Pero Arlt y Evita no apostaron y con diez años de diferencia (1942-1952), ambos
morirían un 26 de julio.
Horacio González
publicó Evita La militante en el camarín en
1983, durante su exilio en Brasil, en portugués, siempre en los bordes del
género (“una media-ficción” señala). La elección, dramática, de la primera
persona del singular define el estilo o, mejor, la neurosis de esta historia.
González decide representar el papel de Penella Da Silva, un escritor a medias
español a medias brasilero (a medias escritor) que, hacia el año 1947, de paso
por San Pablo, se encuentra con Evita y le ofrece sus servicios: la escritura
de una autobiografía. A partir de ese encuentro, Penella Da Silva y Horacio
González se convierten en los ghost writers de La razón de mi vida y la novela, por momentos ensayo, avanza con
bruscos saltos de continuidad. Una caracterización de Clément Rosset, fuera de
contexto, nos ofrece una clave de lectura (los beneficios de “sacar a alguien
de contexto” son infinitos): “De entrada se puede definir el estilo de Tácito
por el patronímico mismo del escritor, tacitus: el que se calla, el que dice poco.
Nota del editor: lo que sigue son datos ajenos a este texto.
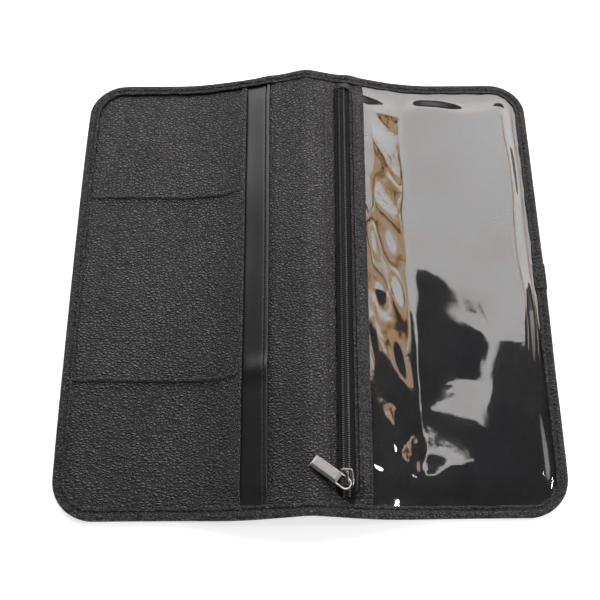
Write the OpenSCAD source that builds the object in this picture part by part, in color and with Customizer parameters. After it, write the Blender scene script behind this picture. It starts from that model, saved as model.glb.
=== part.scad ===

En efecto, Tácito no se pierde en las grandes palabras, ni procede tampoco a
una amplificación, un aumento de los hechos que relata. Su técnica, muy al
contrario, es la de la reducción, casi podríamos decir de la evaporación (como
en el arte culinario, en el que ciertas salsas se obtienen al reducirse, por
lenta evaporación del agua durante la cocción a fuego lento): sólo retiene de
la historia –esto es, de los historiadores a los que compila– ciertos hechos,
elegidos no con arreglo a lo que hoy llamaríamos su importancia o significación
histórica, sino en la medida en que se prestan a la composición de ‘cuadros’. La
historia romana se reduce así a una sucesión de ‘escenas’, que produciría
además una sucesión de cuadros en una exposición de pintura”[i].
Ese propósito visual
rige también la composición de Horacio González: en una galería de cuadros de
la Buenos Aires de finales de los años 40 y comienzos de los 50, Penella Da
Silva se encuentra con Gombrowicz, Jauretche, Cooke, Viñas, Martínez Estrada y
Walsh entre otros. En esta serie, una más de la escritura macha, en la que
Penella Da Silva siempre es el que la tiene más corta, se dibuja, sin embargo,
la figura inconmensurable de una mujer: Evita… “Una mujer impulsiva y alterada,
exaltada por las fiebres de la agitación social” (p. 13). Pero, ¿Quién inventó a
Evita? ¿A esta Evita intempestiva? Si bien, algunos hombres se atribuyen su
invención, Muñoz Aspiri, su guionista radial, y Juan Domingo Perón entre otros,
de la novela de Horacio González se desprende una hipótesis: a Evita, como a
Arlt, la inventó la literatura de folletín: “Ese lenguaje irritaba a la clase
media argentina. La nueva lengua ‘evitista’ retomaba todos los temas de amor y
del discurso sentimental, pero los destruía como intimidad y los expulsaba del
baúl de epístolas secretas y de escritorios galantes. El sujeto de amor
colectivo que ella construía infundía temor” (p.89). Y para más escándalo del
buen gusto: “Aquel pasaje de un asunto íntimo a otro colectivo sin modificar el
acervo folletinesco de sus palabras, impresionaba como utilización despótica
del lenguaje. Porque el lenguaje del amor, que capta los temas ‘restringidos y
pudorosos’, propios del aturdimiento íntimo del amante, era arrojado a la
esfera pública quebrándolo en su pudor. Ella dividió el país en torno de los
usos distintos del idioma” (p.89).
Finalmente, un retorno
a la anécdota del encuentro fortuito entre Arlt y Evita, dos preguntas que
demandan respuestas contrafácticas: ¿qué hubiese pasado con nuestro país si
Evita se hubiese dejado seducir por Arlt? ¿qué hubiese pasado si, en lugar de
Penella da Silva, el ghost writer de La
razón de mi vida hubiera sido Roberto Arlt?